## [SET TASK]
Copy the first line of the material below and every later line through the line containing "0.02, -2.2, 2.2)", without any other output.
___ GIVEN DATA ___
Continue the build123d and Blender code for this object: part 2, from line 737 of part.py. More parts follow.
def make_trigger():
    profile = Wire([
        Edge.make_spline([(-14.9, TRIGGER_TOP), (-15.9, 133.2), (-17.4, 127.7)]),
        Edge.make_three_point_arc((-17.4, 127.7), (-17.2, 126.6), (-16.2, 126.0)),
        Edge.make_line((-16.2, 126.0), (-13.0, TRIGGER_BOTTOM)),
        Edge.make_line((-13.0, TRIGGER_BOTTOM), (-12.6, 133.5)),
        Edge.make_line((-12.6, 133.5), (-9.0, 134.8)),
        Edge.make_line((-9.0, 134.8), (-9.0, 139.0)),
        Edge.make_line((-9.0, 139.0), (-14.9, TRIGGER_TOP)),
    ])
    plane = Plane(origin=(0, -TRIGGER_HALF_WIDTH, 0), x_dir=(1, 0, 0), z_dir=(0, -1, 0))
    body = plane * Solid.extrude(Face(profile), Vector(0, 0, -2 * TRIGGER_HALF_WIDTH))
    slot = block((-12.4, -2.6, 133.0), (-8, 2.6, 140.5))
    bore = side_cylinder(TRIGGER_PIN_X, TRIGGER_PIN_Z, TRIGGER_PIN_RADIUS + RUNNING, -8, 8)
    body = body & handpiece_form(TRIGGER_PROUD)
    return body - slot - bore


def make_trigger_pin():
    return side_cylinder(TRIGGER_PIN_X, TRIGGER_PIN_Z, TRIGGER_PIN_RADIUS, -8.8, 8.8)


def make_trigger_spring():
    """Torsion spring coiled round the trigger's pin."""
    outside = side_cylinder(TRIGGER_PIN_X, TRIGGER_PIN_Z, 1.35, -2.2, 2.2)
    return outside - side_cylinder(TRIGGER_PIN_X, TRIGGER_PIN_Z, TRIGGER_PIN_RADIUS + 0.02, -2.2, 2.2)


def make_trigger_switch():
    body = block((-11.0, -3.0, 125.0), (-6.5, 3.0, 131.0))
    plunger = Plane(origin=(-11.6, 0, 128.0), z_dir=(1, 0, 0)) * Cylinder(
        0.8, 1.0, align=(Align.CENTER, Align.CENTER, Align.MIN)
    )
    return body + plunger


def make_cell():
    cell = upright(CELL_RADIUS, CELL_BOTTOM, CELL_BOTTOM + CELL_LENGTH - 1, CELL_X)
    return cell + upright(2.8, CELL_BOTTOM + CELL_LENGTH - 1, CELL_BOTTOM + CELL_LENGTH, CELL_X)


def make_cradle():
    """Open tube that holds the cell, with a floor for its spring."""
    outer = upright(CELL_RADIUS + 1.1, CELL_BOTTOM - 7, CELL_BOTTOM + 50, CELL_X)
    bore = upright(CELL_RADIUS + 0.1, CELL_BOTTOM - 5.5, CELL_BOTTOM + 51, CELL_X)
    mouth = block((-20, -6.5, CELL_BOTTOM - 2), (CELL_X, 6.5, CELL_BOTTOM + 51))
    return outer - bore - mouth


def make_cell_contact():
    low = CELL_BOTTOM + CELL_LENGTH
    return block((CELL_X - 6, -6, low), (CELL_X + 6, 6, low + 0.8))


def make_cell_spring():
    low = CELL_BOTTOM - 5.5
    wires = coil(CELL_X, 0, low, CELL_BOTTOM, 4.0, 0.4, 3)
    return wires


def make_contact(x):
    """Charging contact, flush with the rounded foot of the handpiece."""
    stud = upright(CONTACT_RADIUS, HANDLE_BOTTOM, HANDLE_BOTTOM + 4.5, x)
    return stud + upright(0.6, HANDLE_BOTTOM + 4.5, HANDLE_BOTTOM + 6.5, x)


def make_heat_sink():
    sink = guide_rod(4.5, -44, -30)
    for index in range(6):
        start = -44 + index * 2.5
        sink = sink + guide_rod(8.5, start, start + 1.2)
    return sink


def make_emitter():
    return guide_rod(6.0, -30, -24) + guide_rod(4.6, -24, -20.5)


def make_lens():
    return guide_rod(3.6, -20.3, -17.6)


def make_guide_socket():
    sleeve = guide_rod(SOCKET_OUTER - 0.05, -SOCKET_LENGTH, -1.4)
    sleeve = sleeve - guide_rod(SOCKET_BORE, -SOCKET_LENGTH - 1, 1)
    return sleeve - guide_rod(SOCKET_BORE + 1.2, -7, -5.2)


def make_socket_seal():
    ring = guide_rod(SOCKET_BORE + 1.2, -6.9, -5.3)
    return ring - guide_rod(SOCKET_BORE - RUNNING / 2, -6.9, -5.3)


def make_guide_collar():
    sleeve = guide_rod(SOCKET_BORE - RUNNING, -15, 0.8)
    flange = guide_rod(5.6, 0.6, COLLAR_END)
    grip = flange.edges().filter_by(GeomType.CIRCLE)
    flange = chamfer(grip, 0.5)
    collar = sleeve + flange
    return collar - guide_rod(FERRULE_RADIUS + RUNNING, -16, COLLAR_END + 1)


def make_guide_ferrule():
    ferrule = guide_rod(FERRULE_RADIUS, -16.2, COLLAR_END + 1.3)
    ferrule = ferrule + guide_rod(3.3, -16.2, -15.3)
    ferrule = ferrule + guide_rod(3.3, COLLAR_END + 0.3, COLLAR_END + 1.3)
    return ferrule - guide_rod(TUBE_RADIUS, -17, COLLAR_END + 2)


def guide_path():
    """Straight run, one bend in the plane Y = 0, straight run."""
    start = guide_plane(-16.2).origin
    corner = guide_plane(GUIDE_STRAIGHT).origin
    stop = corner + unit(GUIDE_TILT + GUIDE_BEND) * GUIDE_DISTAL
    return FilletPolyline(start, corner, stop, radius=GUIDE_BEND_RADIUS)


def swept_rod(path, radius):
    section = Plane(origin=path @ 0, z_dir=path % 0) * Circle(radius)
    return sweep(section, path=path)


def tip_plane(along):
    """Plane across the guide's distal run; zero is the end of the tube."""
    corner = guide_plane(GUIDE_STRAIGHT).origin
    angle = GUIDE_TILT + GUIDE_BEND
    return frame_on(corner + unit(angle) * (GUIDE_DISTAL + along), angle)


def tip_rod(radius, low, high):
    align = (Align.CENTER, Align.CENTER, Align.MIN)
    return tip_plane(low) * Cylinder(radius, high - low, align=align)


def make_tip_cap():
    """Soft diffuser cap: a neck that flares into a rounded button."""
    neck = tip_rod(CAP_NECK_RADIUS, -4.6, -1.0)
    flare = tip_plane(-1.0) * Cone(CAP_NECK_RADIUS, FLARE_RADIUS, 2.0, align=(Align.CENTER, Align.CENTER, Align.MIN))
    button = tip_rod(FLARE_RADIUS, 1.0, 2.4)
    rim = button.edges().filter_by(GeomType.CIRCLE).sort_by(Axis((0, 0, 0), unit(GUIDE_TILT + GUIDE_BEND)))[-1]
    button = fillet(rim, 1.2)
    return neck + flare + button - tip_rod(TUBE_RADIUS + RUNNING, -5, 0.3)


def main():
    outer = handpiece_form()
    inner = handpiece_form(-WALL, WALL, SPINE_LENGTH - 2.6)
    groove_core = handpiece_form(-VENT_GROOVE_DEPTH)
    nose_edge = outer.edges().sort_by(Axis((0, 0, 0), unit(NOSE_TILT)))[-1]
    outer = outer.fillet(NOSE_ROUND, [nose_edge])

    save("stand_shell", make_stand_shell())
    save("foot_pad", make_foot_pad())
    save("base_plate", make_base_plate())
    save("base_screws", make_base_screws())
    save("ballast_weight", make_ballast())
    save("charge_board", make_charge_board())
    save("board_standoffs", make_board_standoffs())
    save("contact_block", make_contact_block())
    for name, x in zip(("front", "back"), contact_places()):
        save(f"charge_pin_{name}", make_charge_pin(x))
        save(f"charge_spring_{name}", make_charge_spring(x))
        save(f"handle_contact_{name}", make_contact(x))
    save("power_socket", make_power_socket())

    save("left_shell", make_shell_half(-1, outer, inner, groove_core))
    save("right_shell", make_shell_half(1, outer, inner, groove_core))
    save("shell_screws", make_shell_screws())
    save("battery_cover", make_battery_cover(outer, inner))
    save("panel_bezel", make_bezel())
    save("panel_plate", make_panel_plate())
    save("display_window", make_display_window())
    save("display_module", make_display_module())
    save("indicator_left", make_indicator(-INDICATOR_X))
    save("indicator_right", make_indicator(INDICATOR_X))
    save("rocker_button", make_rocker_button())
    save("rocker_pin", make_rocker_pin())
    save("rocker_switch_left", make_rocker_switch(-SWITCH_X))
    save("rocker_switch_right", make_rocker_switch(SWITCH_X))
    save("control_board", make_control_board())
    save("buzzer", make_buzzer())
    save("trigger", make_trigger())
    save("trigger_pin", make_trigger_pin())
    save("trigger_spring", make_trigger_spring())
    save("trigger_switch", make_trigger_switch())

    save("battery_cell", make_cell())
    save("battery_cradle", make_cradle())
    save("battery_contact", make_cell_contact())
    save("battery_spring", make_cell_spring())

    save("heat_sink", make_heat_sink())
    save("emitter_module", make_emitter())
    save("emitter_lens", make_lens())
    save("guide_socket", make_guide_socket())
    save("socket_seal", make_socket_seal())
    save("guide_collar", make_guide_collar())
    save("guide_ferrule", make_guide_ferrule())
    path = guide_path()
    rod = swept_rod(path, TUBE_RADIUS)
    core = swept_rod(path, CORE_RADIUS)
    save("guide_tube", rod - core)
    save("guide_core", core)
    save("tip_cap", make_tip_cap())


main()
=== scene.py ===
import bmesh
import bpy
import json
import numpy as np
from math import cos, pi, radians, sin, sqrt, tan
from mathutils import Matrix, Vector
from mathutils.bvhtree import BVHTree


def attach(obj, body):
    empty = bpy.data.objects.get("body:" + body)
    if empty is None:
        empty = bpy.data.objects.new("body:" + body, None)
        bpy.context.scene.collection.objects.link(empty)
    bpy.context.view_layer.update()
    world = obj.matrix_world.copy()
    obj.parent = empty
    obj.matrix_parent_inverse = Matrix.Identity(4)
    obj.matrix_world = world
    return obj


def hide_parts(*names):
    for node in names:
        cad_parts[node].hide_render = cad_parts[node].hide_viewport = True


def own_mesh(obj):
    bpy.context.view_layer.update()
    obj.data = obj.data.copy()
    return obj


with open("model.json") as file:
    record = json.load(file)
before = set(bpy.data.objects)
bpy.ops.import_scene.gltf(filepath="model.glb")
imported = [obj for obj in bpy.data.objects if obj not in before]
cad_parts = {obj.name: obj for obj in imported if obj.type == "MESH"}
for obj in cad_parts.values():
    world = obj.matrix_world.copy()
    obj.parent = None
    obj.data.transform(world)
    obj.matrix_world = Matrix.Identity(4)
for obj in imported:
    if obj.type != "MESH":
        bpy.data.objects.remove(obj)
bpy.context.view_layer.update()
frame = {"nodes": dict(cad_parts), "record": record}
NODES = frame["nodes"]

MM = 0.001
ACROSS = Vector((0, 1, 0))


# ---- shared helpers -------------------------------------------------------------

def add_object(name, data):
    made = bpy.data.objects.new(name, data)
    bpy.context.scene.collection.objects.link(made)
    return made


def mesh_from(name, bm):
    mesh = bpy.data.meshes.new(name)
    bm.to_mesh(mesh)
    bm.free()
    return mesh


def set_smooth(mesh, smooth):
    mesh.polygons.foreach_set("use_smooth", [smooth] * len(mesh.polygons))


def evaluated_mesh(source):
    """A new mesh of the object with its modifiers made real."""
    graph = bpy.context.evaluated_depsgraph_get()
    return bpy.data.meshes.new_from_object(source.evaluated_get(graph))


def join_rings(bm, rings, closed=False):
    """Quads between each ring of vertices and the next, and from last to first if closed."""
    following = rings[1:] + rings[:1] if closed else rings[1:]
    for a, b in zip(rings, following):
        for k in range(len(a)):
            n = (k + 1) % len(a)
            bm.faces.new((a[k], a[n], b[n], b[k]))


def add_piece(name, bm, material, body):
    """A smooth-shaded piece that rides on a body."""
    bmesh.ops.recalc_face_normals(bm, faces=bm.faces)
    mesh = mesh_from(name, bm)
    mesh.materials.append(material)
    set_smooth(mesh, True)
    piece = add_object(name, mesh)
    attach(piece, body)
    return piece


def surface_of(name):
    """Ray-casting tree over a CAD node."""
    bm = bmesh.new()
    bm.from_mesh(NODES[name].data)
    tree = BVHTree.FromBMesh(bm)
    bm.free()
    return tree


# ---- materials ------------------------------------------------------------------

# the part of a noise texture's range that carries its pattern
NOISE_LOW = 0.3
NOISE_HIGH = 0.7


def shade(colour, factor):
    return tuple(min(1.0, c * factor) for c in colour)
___
## [CORRECT RESPONSE]
Continue the build123d and Blender code for this object: part 2, from line 737 of part.py. More parts follow.
def make_trigger():
    profile = Wire([
        Edge.make_spline([(-14.9, TRIGGER_TOP), (-15.9, 133.2), (-17.4, 127.7)]),
        Edge.make_three_point_arc((-17.4, 127.7), (-17.2, 126.6), (-16.2, 126.0)),
        Edge.make_line((-16.2, 126.0), (-13.0, TRIGGER_BOTTOM)),
        Edge.make_line((-13.0, TRIGGER_BOTTOM), (-12.6, 133.5)),
        Edge.make_line((-12.6, 133.5), (-9.0, 134.8)),
        Edge.make_line((-9.0, 134.8), (-9.0, 139.0)),
        Edge.make_line((-9.0, 139.0), (-14.9, TRIGGER_TOP)),
    ])
    plane = Plane(origin=(0, -TRIGGER_HALF_WIDTH, 0), x_dir=(1, 0, 0), z_dir=(0, -1, 0))
    body = plane * Solid.extrude(Face(profile), Vector(0, 0, -2 * TRIGGER_HALF_WIDTH))
    slot = block((-12.4, -2.6, 133.0), (-8, 2.6, 140.5))
    bore = side_cylinder(TRIGGER_PIN_X, TRIGGER_PIN_Z, TRIGGER_PIN_RADIUS + RUNNING, -8, 8)
    body = body & handpiece_form(TRIGGER_PROUD)
    return body - slot - bore


def make_trigger_pin():
    return side_cylinder(TRIGGER_PIN_X, TRIGGER_PIN_Z, TRIGGER_PIN_RADIUS, -8.8, 8.8)


def make_trigger_spring():
    """Torsion spring coiled round the trigger's pin."""
    outside = side_cylinder(TRIGGER_PIN_X, TRIGGER_PIN_Z, 1.35, -2.2, 2.2)
    return outside - side_cylinder(TRIGGER_PIN_X, TRIGGER_PIN_Z, TRIGGER_PIN_RADIUS + 0.02, -2.2, 2.2)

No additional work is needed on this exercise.